Lying on my mat, I found relief in visiting my house in the sky. I went there and tried to stay as long as I could. Inside the shelter of my mind, I cooked and ate and took care of my body. I made soups, salmon, healthy things. I imagined picking fresh vegetables from a garden, or plucking oranges from the laden trees I’d seen long ago in Venezuela. This sustained me. It made all the difference.
Still, I needed to get more food. As I had done with other problems, I looked for solutions inside of my captors’ religion. I had read in the
footnotes of my Koran that the Prophet recommended his followers fast on Mondays and Thursdays. It was not obligatory—the way fasting over the month of Ramadan was obligatory—but several of the boys in the house routinely did it, saying it kept them pure. Hassam, one of the more diligent fasters, once explained to me that the Prophet called for his followers to break a fast with bread and dates, but in Somali tradition, they broke it with samosas, which counted as bread.
Knowing this, I decided to try something. “Hassam,” I said one morning, a Thursday, when he arrived with my morning food, “Allah said it is good for the Muslims to fast. I want to fast, to be a better Muslim, like you.”
He smiled broadly at this, knowing that he got credit with Allah for any uptick in my devotion. “Okay, Amina. It is very good.” He left the room, and I could hear him relaying my announcement to the others outside.
Jamal and Yusef both stuck their heads in my door to congratulate me on my decision to fast. I could see they were surprised, but again, my growth as a Muslim gave them more points on Judgment Day.

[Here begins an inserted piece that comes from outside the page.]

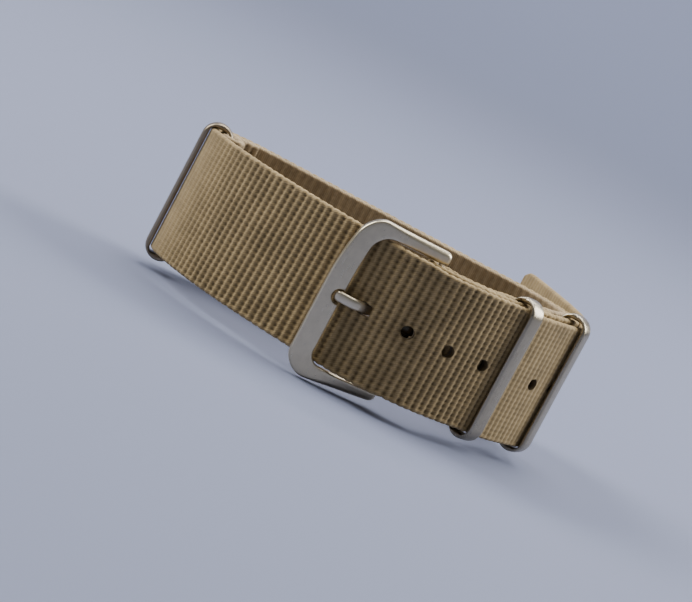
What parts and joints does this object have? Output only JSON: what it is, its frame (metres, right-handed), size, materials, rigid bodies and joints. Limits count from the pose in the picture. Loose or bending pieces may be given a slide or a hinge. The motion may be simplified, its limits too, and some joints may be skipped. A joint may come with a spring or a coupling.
{
  "type": "watch strap",
  "caption": "Pull-through watch strap of ribbed tan nylon webbing, buckled into a loop, with a steel pin buckle and steel keeper rings that hold its free end.",
  "frame": {"origin": "Middle of the bounding box at the base, with the loop standing on its lower edge", "axes": "X runs along the flat back of the loop towards the two keepers, Y runs from the buckle towards the free end, and Z runs across the webbing's width"},
  "size_m": [0.0638, 0.0576, 0.025],
  "materials": {
    "webbing": "ribbed woven nylon, matt, tan",
    "inner_webbing": "ribbed woven nylon, matt, tan",
    "thread": "twisted nylon thread, matt",
    "steel": "satin stainless steel with bright edges",
    "pin_steel": "plain turned stainless steel",
    "spring_steel": "drawn spring wire"
  },
  "bodies": {
    "strap": {"main_strap": "webbing", "short_strap": "inner_webbing", "tack_buckle": "thread", "tack_middle": "thread", "tack_side": "thread", "tack_left": "thread", "bar_barrel": "pin_steel", "bar_spring": "spring_steel"},
    "frame": {"buckle_frame": "steel"},
    "tongue": {"buckle_tongue": "steel"},
    "tip_upper": {"bar_tip_upper": "pin_steel"},
    "tip_lower": {"bar_tip_lower": "pin_steel"},
    "front_keeper": {"keeper_front": "steel"},
    "side_keeper": {"keeper_side": "steel"},
    "left_keeper": {"keeper_left": "steel"}
  },
  "joints": [
    {"name": "frame_swing", "type": "hinge", "parent": "strap", "child": "frame", "pos_m": [0.00765, -0.02344, 0.01258], "axis": [0, 0, 1], "range_deg": [0, 145]},
    {"name": "tongue_swing", "type": "hinge", "parent": "strap", "child": "tongue", "pos_m": [0.00765, -0.02344, 0.01258], "axis": [0, 0, 1], "range_deg": [0, 6]},
    {"name": "front_keeper_slide", "type": "slide", "parent": "strap", "child": "front_keeper", "axis": [0.6531, 0.7573, 0], "range_m": [-0.0008, 0.0008]},
    {"name": "side_keeper_slide", "type": "slide", "parent": "strap", "child": "side_keeper", "axis": [0.382, 0.9242, 0], "range_m": [-0.0008, 0.0008]},
    {"name": "left_keeper_swing", "type": "hinge", "parent": "strap", "child": "left_keeper", "pos_m": [-0.02744, -0.00128, 0.01258], "axis": [0, 0, 1], "range_deg": [-5, 8]},
    {"name": "upper_tip_press", "type": "slide", "parent": "strap", "child": "tip_upper", "axis": [0, 0, -1], "range_m": [0, 0.0009], "stiffness_N_per_m": 1500, "springref_m": -0.0012, "deforming": ["bar_spring"]},
    {"name": "lower_tip_press", "type": "slide", "parent": "strap", "child": "tip_lower", "axis": [0, 0, 1], "range_m": [0, 0.0009], "stiffness_N_per_m": 1500, "springref_m": -0.0012, "deforming": ["bar_spring"]}
  ]
}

My gamble paid off. I made it through the day, having declined the morning meal, and just before the muezzin called at six
P.M
., Jamal showed up, carrying a small plastic bag whose contents I could smell from across the room. Inside the bag were five little samosas, deep-fried triangles filled with spiced rice and what seemed to be cabbage. I fasted in order to eat. Sometimes the samosas were warm and delicious; other times they weren’t fresh and would make me sick. But either way it didn’t matter. They were nourishment.